GIVEN MATERIAL:
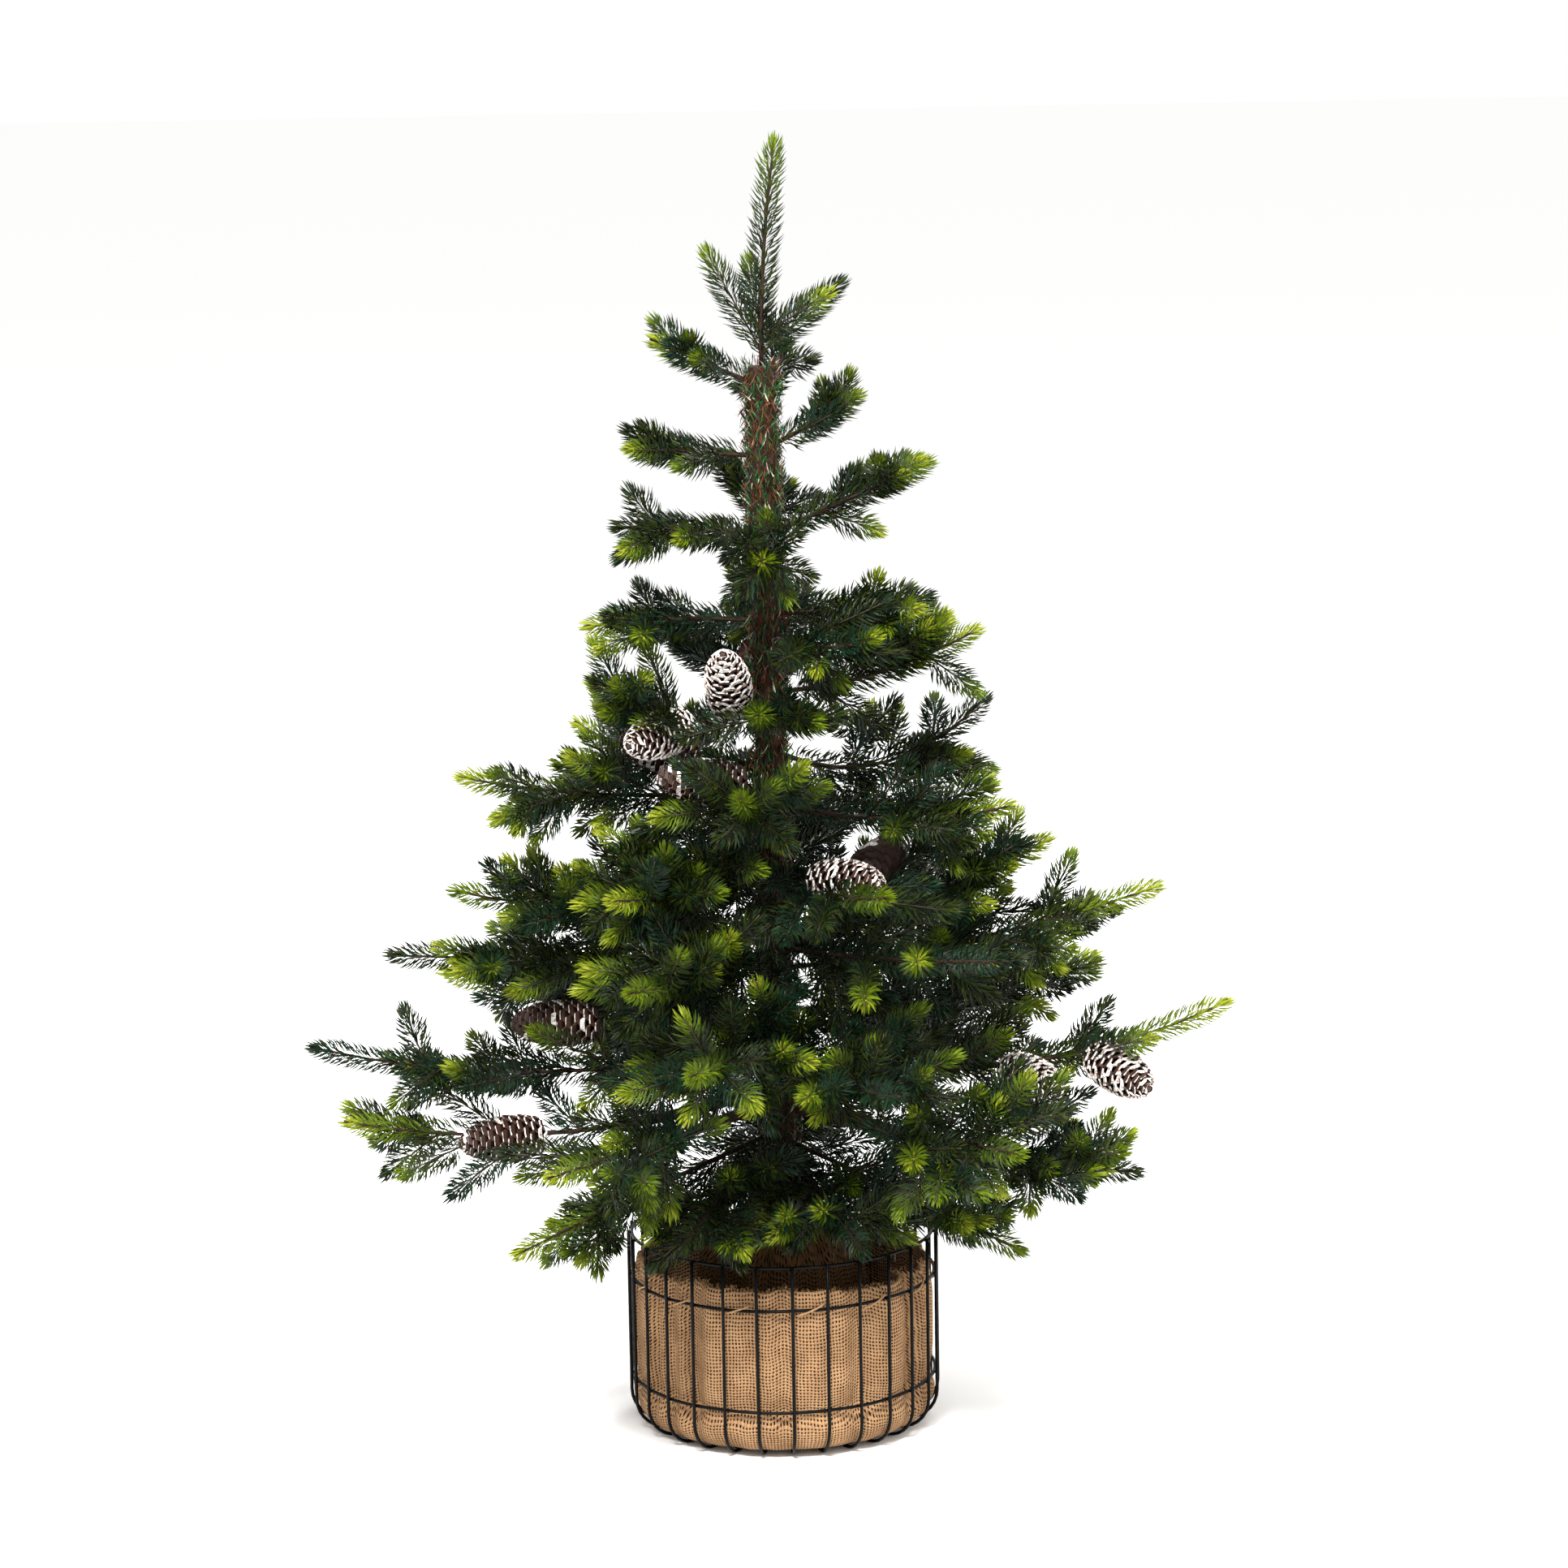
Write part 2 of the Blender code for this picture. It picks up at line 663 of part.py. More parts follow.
def build_basket(material):
    """The welded wire cage: square wires that share a small block where they cross."""
    half = WIRE / 2
    rows = cage_rows()
    shape = bmesh.new()
    columns = []
    for index in range(WIRE_COUNT):
        angle = FIRST_WIRE_ANGLE + 2 * math.pi * index / WIRE_COUNT
        out = direction(angle, 0.0)
        side = np.array([-out[1], out[0], 0.0])
        column = []
        for radius, height, slope, ring in rows:
            spot = out * radius + np.array([0.0, 0.0, height])
            along = out * math.cos(slope) + np.array([0.0, 0.0, math.sin(slope)])
            away = np.cross(side, along)
            levels = (-half, half) if ring else (0.0,)
            block = []
            for level in levels:
                square = [(-1, -1), (1, -1), (1, 1), (-1, 1)]
                block.append([shape.verts.new(spot + along * level + away * a * half + side * b * half)
                              for a, b in square])
            column.append(block)
        columns.append(column)
    for index, column in enumerate(columns):
        after = columns[(index + 1) % WIRE_COUNT]
        for row, block in enumerate(column):
            if row + 1 < len(column):
                link_squares(shape, block[-1], column[row + 1][0])
            if len(block) == 2:
                shape.faces.new([block[0][0], block[0][3], block[1][3], block[1][0]])
                shape.faces.new([block[0][1], block[0][2], block[1][2], block[1][1]])
                leaving = [block[0][3], block[0][2], block[1][2], block[1][3]]
                arriving = [after[row][0][0], after[row][0][1], after[row][1][1], after[row][1][0]]
                link_squares(shape, leaving, arriving)
        shape.faces.new(column[0][0])
        shape.faces.new(column[-1][-1])
    bmesh.ops.recalc_face_normals(shape, faces=shape.faces[:])
    mesh = bpy.data.meshes.new("basket_wires")
    shape.to_mesh(mesh)
    shape.free()
    add_object("basket_wires", mesh, material)


def build_liner(material):
    """The burlap cup, its outside clear of the wires."""
    inside = WIRE / 2 + GAP
    outer = [(0.0, 0.0), (LINER_FOOT_RADIUS, 0.0), (LINER_FOOT_RADIUS, WIRE + GAP)]
    outer += corner_arc(CORNER_RADIUS - inside)
    outer += [(BASKET_RADIUS - inside, LINER_TOP)]
    inner = [(BASKET_RADIUS - inside - LINER_WALL, LINER_TOP)]
    inner += corner_arc(CORNER_RADIUS - inside - LINER_WALL)[::-1]
    floor = inner[-1][1]
    inner += [(0.0, floor)]
    add_object("burlap_liner", turned_mesh("burlap_liner", outer + inner, WIRE_COUNT, FIRST_WIRE_ANGLE),
               material)
    return floor


def build_ball(material, floor):
    """The wrapped weight on the liner's floor, gathered round the trunk."""
    foot = floor + GAP
    socket = TRUNK_FOOT_RADIUS + 2 * GAP - TRUNK_LEAN / 2
    profile = [(0.0, foot), (BALL_RADIUS * BALL_FOOT_SHARE, foot), (BALL_RADIUS, foot + BALL_FOOT_RISE)]
    profile += [(BALL_RADIUS * share, height) for share, height in BALL_SHOULDER]
    profile += [(BALL_NECK_RADIUS, BALL_TOP), (socket, BALL_TOP)]
    profile += [(socket, SOCKET_BOTTOM), (0.0, SOCKET_BOTTOM)]
    add_object("burlap_ball", turned_mesh("burlap_ball", profile, BALL_SIDES), material)


def main():
    """Make the materials, then every part."""
    clear_scene()
    wire = make_material("black_wire", (0.012, 0.012, 0.013), 0.35, 0.6)
    burlap = make_material("burlap", (0.42, 0.27, 0.13), 0.95)
    wrap = make_material("brown_wrap", (0.10, 0.035, 0.015), 0.8)
    needles = make_material("spruce_needles", (0.035, 0.10, 0.045), 0.6)
    crown = grow_crown()
    build_trunk(wrap)
    build_boughs(crown, wrap)
    build_basket(wire)
    build_ball(burlap, build_liner(burlap))
    build_foliage(crown, needles)


main()
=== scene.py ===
# %% [markdown]
# # An artificial spruce in a wire basket
# The tree is 0.9 m tall: a tinsel-wrapped pole in a burlap-wrapped weight, tiers of moulded
# needle sprays, frosted cones, and a black wire basket with a burlap lining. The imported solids
# are loaded first. Everything that is modelled below sits on them, in metres, with Z up.

# %% Load the frame
import math
import random

import bpy
import numpy as np
from mathutils import Matrix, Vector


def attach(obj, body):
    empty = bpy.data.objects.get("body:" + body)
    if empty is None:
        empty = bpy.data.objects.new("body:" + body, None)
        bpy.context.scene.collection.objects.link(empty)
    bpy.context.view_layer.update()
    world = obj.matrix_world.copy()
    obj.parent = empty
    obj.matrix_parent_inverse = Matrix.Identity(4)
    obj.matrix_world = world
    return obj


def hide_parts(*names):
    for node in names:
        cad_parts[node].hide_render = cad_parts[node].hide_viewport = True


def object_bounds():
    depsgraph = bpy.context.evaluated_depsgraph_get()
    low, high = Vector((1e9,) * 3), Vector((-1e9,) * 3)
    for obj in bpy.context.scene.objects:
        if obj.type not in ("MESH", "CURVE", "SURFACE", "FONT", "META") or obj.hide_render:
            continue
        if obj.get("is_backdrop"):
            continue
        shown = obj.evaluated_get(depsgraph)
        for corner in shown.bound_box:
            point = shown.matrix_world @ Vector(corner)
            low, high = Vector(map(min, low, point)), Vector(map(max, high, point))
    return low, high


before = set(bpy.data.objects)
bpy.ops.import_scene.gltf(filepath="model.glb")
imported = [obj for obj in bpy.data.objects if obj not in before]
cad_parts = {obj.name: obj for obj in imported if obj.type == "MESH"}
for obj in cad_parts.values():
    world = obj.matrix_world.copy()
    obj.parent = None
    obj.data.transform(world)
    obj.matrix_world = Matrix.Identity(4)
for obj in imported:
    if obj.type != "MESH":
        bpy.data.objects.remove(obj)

cad_low, cad_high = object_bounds()
print("CAD box", [round(v, 4) for v in (*cad_low, *cad_high)])

# %% [markdown]
# ## The camera
# The camera stands 3 m in front of the tree, about as high as its tip, and looks down by some
# ten degrees, through a long lens. It is turned by a degree round its own line of sight, because
# the photograph leans by that much. Its place was found from the rings of the basket: their
# ellipses give the height, and how fast they narrow with height gives the distance.

# %% Camera
CAMERA_PLACE = (0.0, -3.0, 0.9632)
CAMERA_PITCH = 0.1678
CAMERA_TURN = -0.0022
CAMERA_ROLL = -0.0176
CAMERA_LENS = 100.66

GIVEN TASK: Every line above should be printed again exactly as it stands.

ANSWER TO THIS TASK:
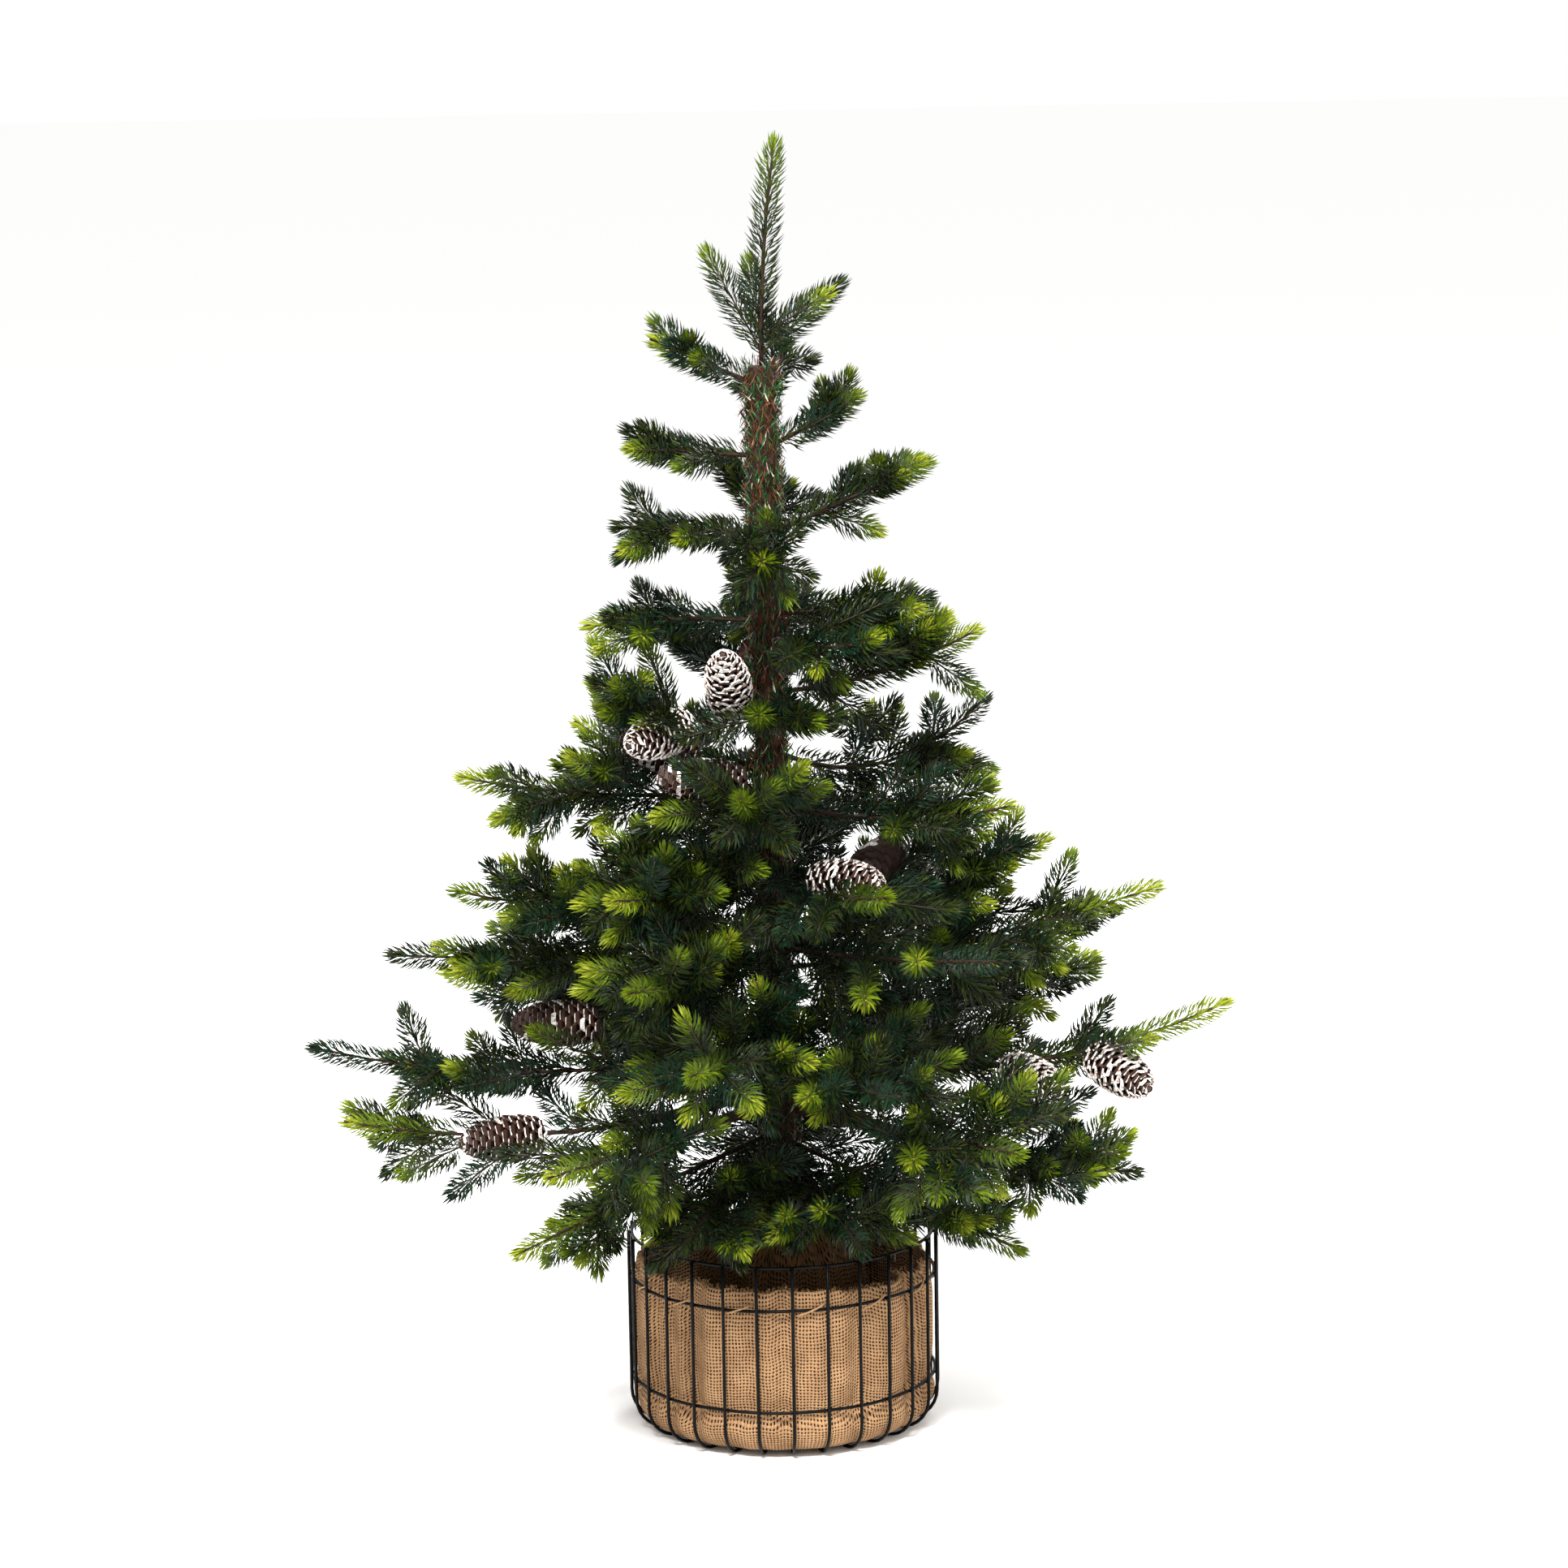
Write part 2 of the Blender code for this picture. It picks up at line 663 of part.py. More parts follow.
def build_basket(material):
    """The welded wire cage: square wires that share a small block where they cross."""
    half = WIRE / 2
    rows = cage_rows()
    shape = bmesh.new()
    columns = []
    for index in range(WIRE_COUNT):
        angle = FIRST_WIRE_ANGLE + 2 * math.pi * index / WIRE_COUNT
        out = direction(angle, 0.0)
        side = np.array([-out[1], out[0], 0.0])
        column = []
        for radius, height, slope, ring in rows:
            spot = out * radius + np.array([0.0, 0.0, height])
            along = out * math.cos(slope) + np.array([0.0, 0.0, math.sin(slope)])
            away = np.cross(side, along)
            levels = (-half, half) if ring else (0.0,)
            block = []
            for level in levels:
                square = [(-1, -1), (1, -1), (1, 1), (-1, 1)]
                block.append([shape.verts.new(spot + along * level + away * a * half + side * b * half)
                              for a, b in square])
            column.append(block)
        columns.append(column)
    for index, column in enumerate(columns):
        after = columns[(index + 1) % WIRE_COUNT]
        for row, block in enumerate(column):
            if row + 1 < len(column):
                link_squares(shape, block[-1], column[row + 1][0])
            if len(block) == 2:
                shape.faces.new([block[0][0], block[0][3], block[1][3], block[1][0]])
                shape.faces.new([block[0][1], block[0][2], block[1][2], block[1][1]])
                leaving = [block[0][3], block[0][2], block[1][2], block[1][3]]
                arriving = [after[row][0][0], after[row][0][1], after[row][1][1], after[row][1][0]]
                link_squares(shape, leaving, arriving)
        shape.faces.new(column[0][0])
        shape.faces.new(column[-1][-1])
    bmesh.ops.recalc_face_normals(shape, faces=shape.faces[:])
    mesh = bpy.data.meshes.new("basket_wires")
    shape.to_mesh(mesh)
    shape.free()
    add_object("basket_wires", mesh, material)


def build_liner(material):
    """The burlap cup, its outside clear of the wires."""
    inside = WIRE / 2 + GAP
    outer = [(0.0, 0.0), (LINER_FOOT_RADIUS, 0.0), (LINER_FOOT_RADIUS, WIRE + GAP)]
    outer += corner_arc(CORNER_RADIUS - inside)
    outer += [(BASKET_RADIUS - inside, LINER_TOP)]
    inner = [(BASKET_RADIUS - inside - LINER_WALL, LINER_TOP)]
    inner += corner_arc(CORNER_RADIUS - inside - LINER_WALL)[::-1]
    floor = inner[-1][1]
    inner += [(0.0, floor)]
    add_object("burlap_liner", turned_mesh("burlap_liner", outer + inner, WIRE_COUNT, FIRST_WIRE_ANGLE),
               material)
    return floor


def build_ball(material, floor):
    """The wrapped weight on the liner's floor, gathered round the trunk."""
    foot = floor + GAP
    socket = TRUNK_FOOT_RADIUS + 2 * GAP - TRUNK_LEAN / 2
    profile = [(0.0, foot), (BALL_RADIUS * BALL_FOOT_SHARE, foot), (BALL_RADIUS, foot + BALL_FOOT_RISE)]
    profile += [(BALL_RADIUS * share, height) for share, height in BALL_SHOULDER]
    profile += [(BALL_NECK_RADIUS, BALL_TOP), (socket, BALL_TOP)]
    profile += [(socket, SOCKET_BOTTOM), (0.0, SOCKET_BOTTOM)]
    add_object("burlap_ball", turned_mesh("burlap_ball", profile, BALL_SIDES), material)


def main():
    """Make the materials, then every part."""
    clear_scene()
    wire = make_material("black_wire", (0.012, 0.012, 0.013), 0.35, 0.6)
    burlap = make_material("burlap", (0.42, 0.27, 0.13), 0.95)
    wrap = make_material("brown_wrap", (0.10, 0.035, 0.015), 0.8)
    needles = make_material("spruce_needles", (0.035, 0.10, 0.045), 0.6)
    crown = grow_crown()
    build_trunk(wrap)
    build_boughs(crown, wrap)
    build_basket(wire)
    build_ball(burlap, build_liner(burlap))
    build_foliage(crown, needles)


main()
=== scene.py ===
# %% [markdown]
# # An artificial spruce in a wire basket
# The tree is 0.9 m tall: a tinsel-wrapped pole in a burlap-wrapped weight, tiers of moulded
# needle sprays, frosted cones, and a black wire basket with a burlap lining. The imported solids
# are loaded first. Everything that is modelled below sits on them, in metres, with Z up.

# %% Load the frame
import math
import random

import bpy
import numpy as np
from mathutils import Matrix, Vector


def attach(obj, body):
    empty = bpy.data.objects.get("body:" + body)
    if empty is None:
        empty = bpy.data.objects.new("body:" + body, None)
        bpy.context.scene.collection.objects.link(empty)
    bpy.context.view_layer.update()
    world = obj.matrix_world.copy()
    obj.parent = empty
    obj.matrix_parent_inverse = Matrix.Identity(4)
    obj.matrix_world = world
    return obj


def hide_parts(*names):
    for node in names:
        cad_parts[node].hide_render = cad_parts[node].hide_viewport = True


def object_bounds():
    depsgraph = bpy.context.evaluated_depsgraph_get()
    low, high = Vector((1e9,) * 3), Vector((-1e9,) * 3)
    for obj in bpy.context.scene.objects:
        if obj.type not in ("MESH", "CURVE", "SURFACE", "FONT", "META") or obj.hide_render:
            continue
        if obj.get("is_backdrop"):
            continue
        shown = obj.evaluated_get(depsgraph)
        for corner in shown.bound_box:
            point = shown.matrix_world @ Vector(corner)
            low, high = Vector(map(min, low, point)), Vector(map(max, high, point))
    return low, high


before = set(bpy.data.objects)
bpy.ops.import_scene.gltf(filepath="model.glb")
imported = [obj for obj in bpy.data.objects if obj not in before]
cad_parts = {obj.name: obj for obj in imported if obj.type == "MESH"}
for obj in cad_parts.values():
    world = obj.matrix_world.copy()
    obj.parent = None
    obj.data.transform(world)
    obj.matrix_world = Matrix.Identity(4)
for obj in imported:
    if obj.type != "MESH":
        bpy.data.objects.remove(obj)

cad_low, cad_high = object_bounds()
print("CAD box", [round(v, 4) for v in (*cad_low, *cad_high)])

# %% [markdown]
# ## The camera
# The camera stands 3 m in front of the tree, about as high as its tip, and looks down by some
# ten degrees, through a long lens. It is turned by a degree round its own line of sight, because
# the photograph leans by that much. Its place was found from the rings of the basket: their
# ellipses give the height, and how fast they narrow with height gives the distance.

# %% Camera
CAMERA_PLACE = (0.0, -3.0, 0.9632)
CAMERA_PITCH = 0.1678
CAMERA_TURN = -0.0022
CAMERA_ROLL = -0.0176
CAMERA_LENS = 100.66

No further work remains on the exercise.